Les lois de l’euphorie
D’une manière peut-être plus conventionnelle, F*ck Anyone Who’s Not A Sea Blob poursuit le geste de l’épisode précédent. Depuis le canapé d’une psychologue de East Highland (la ville fictionnelle de la série), Jules (Hunter Schafer), de retour après une fugue, retrace le chemin parcouru par son personnage tout au long de la première saison. Un gros plan de son œil ouvert sur lequel s’impriment numériquement des images de la série figure de manière saisissante la bascule de point de vue opérée par l’épisode. Le ridicule guette cette idée grandiloquente, mais le plan vaut mieux que son aspect démonstratif si on le prend comme une incarnation ludique des « previously on… » presque totalement disparus de la télévision américaine à l’ère du binge-watching. La parole du personnage se déploie ensuite d’une façon inédite, notamment sur sa transidentité (l’actrice a d’ailleurs coécrit l’épisode, laissant supposer une part autobiographique), mais alors que nous voyons Jules pour la première fois sans maquillage (elle est d’habitude impeccablement fardée avec mascara, eye-liner et paillettes de toutes les couleurs), comme si Levinson faisait à nouveau la promesse d’un dépouillement stylistique, le montage de la série retourne à ses démons et empile au bout d’un moment flashbacks et scènes fantasmées ridicules accompagnées par un jukebox qui ne s’éteint jamais. L’épisode aurait pu être un beau miroir du précédent, et il y parvient malgré tout à certains endroits (notamment celui des derniers plans : zoom avant sur Rue en décembre, zoom arrière depuis Jules en janvier), mais Levinson a encore une fois le don de s’auto-saboter dans son éparpillement juvénile.

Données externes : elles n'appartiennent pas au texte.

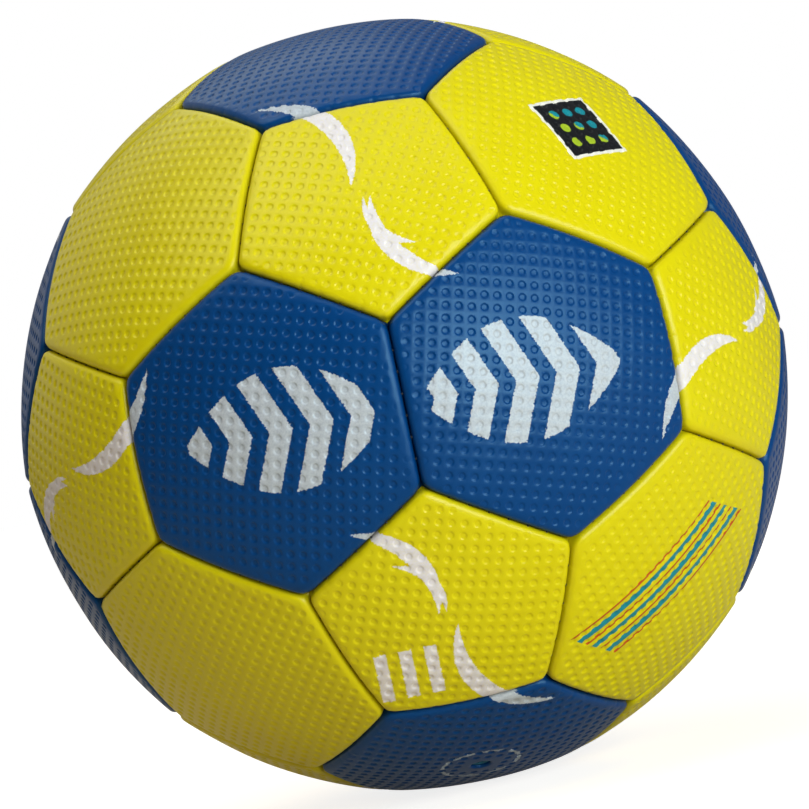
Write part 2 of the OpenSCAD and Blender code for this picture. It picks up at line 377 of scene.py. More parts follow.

Reste que ces deux épisodes sont de loin les plus aboutis d’une série qui réussit l’exploit d’être à la fois l’héritière d’une perdition à la Bret Easton Ellis et le rejeton de cette même esthétique MTV qu’a si souvent brocardée l’auteur californien. Si l’on peut espérer, dans l’attente de la saison 2, que le relatif équilibre de ces specials ne constitue pas seulement une heureuse parenthèse pour Euphoria, la sortie de Malcolm & Marie il y a quelques jours sur Netflix laisse malheureusement peu d’espoir.